For relations between insiders, Pennsylvania civil religion features trust in well-defined hierarchical relations of authority, generating strong affinity for the dedication to chains of command in football. Coaches dictate the action in every play of a contest, while only a select group of “skill players” handle the football. ((See Craig A. Forney, The Holy Trinity of American Sports: Civil Religion in Football, Baseball, and Basketball (Georgia: Mercer University Press, 2007).)) Joe Paterno oversaw activities of the Penn State team in an especially authoritative manner, earning him the title “the Pope of Pennsylvania.” The recent descriptions of Penn State football highlighted the hierarchical quality of relations, albeit as extremely rigid and inflexible. In sect-like state fashion, however, the Nittany Lions program has exhibited strong commitment to fluidity and equality in relations, bringing balance to the concern for hierarchy. Though Paterno exercised great authority, assistant coaches exerted an increasingly extensive influence in the last decade. Historically, the Nittany Lions promoted leaders rather than stars.
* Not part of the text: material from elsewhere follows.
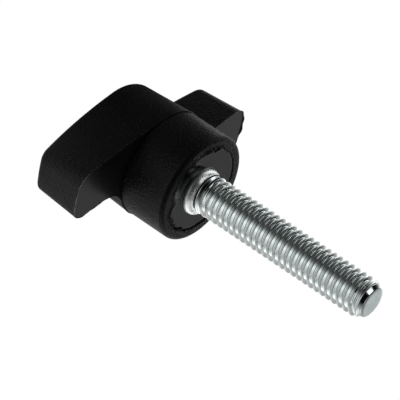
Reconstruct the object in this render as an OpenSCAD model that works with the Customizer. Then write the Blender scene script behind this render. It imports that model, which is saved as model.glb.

Paterno scripted much about the offensive and defensive performance in game action, but as a means for players “to make plays,” giving pivotal importance to self-determined activity by the individual player as a play develops or “breaks down.” Frequently, he explained that “it’s about the Jimmys and the Joes more than the Xs and the Os.” ((Fitzpatrick, The Lion In Autumn, 3, 100.))

Conclusions

The recent and abundant commentaries on the culture of Penn State football accurately refer to the influence of religious qualities, though frequently with highly exaggerated descriptions demonstrating a lack of “religion literacy.” The extraordinary passion in Pennsylvania for the Penn State team results from elective affinity between core aspects of the game of football and sectarian qualities of in-state religions, but does not involve the alleged cultic characteristics. First, football expresses Pennsylvania state devotion to the ultimate importance of actions and the downplaying of concern for the spoken word, providing public acts of weighty significance without demand for well-defined explanations. Second, the play on the gridiron provides dramatic illustrations for sacred stories in the Keystone State about the striving for a much better future in a present life of hostility and enmity. Third, the game action presents especially vivid expressions for commitment to state virtues of self-sacrifice for the larger community and pragmatic acquisitiveness in complement to a far-reaching sense of responsibility. Finally, the game of football expresses separatist and hierarchical qualities of religions across Pennsylvania, but alongside in-state dedication to integration and equality – not the isolated and autocratic character of a cult.